Enregistrés en plusieurs fois, probablement à cause du calendrier des chanteurs, ces disques ont à nos oreilles un atout essentiel, celui d’une simplicité de ton qui s’accorde avec la pureté d’une musique qui refuse presque toujours l’emphase. Sans doute pourra-t-on noter des différences d’approche, d’un chanteur à l’autre, qu’outre leur timbre on peut identifier par leurs initiales mises en indice après le titre de chaque mélodie. Ainsi l’interprétation du baryton Marc Boucher, peut-être parce qu’il est l’aîné et qu’il a été plus exposé que ses cadets à des traditions d’interprétation où l’expressivité devait être démonstrative, pourra sembler parfois surarticulée et alourdie par des ports de voix surlignés. On pourra trouver aussi que ce baryton-martin est proche des couleurs sombres du ténor. Mais il s’agit ici de goût, de préférence esthétique, et non d’erreurs d’interprétation. On y serait probablement moins sensible si Antonio Figueroa ne donnait, même dans les élans et les éclats de voix, cette impression d’une expressivité très juste, exactement contrôlée, avec des effets de vibrato réduits au minimum, avec pour résultat paradoxal un impact supérieur sur les plans émotionnel et esthétique, cette sobriété s’accordant pour nous profondément à celle de la musique. Hélène Guilmette a dans la voix toute la fraîcheur nécessaire, et la souplesse, et la maîtrise de l’émission qui peut générer demi-teintes ou contrastes ; quelquefois on se prend à souhaiter un vibrato plus économe, mais cela ne suffit pas à ternir la lumière et l’émoi portés si délicatement. Quant à Julie Boulianne, peut-être est-elle moins bien traitée en nombre de mélodies pour sa voix de mezzosoprano, mais c’est lui rendre hommage que de regretter de ne pas l’entendre davantage. Le timbre moelleux qui sait se diaprer captive et l’interprétation totalement dénuée d’affectation fait entrer de plain-pied dans l’émotion.

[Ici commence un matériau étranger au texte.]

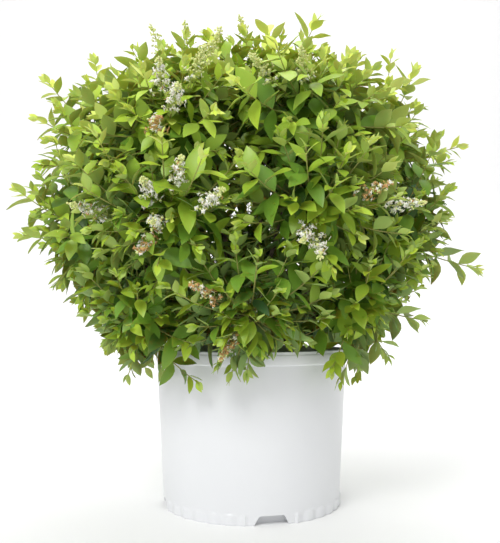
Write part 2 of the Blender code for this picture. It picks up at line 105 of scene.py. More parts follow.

Il convient évidemment, pour apprécier pleinement cette édition, de ne jamais oublier qu’au-delà des préférences pour un timbre ou un autre, la composition de ces mélodies s’étend sur près de soixante ans. A cet égard les commentaires de Jacques Bonnaure sont si lumineux qu’on peut se demander pourquoi la chronologie des derniers cycles n’a pas été respectée. Il explique l’évolution des compositions en la mettant en rapport avec les évènements de la vie du musicien, et permet d’apprécier encore mieux l’art raffiné de Fauré, de la joliesse un peu conventionnelle des débuts à l’ascèse essentielle des derniers chants. Cela éclaire et peut-être justifie, redisons-le, les choix esthétiques d’interprétation, même ceux qui ne sont pas à notre goût. Olivier Godin, au piano, fait chanter l’instrument à parité avec les voix, jamais importun mais jamais effacé, en musicien virtuose dont la prise de son respecte le subtilité. Aux côtés de chanteurs « naturellement » francophones, il constitue un atout important de cette version que son ambition philologique rend hautement recommandable.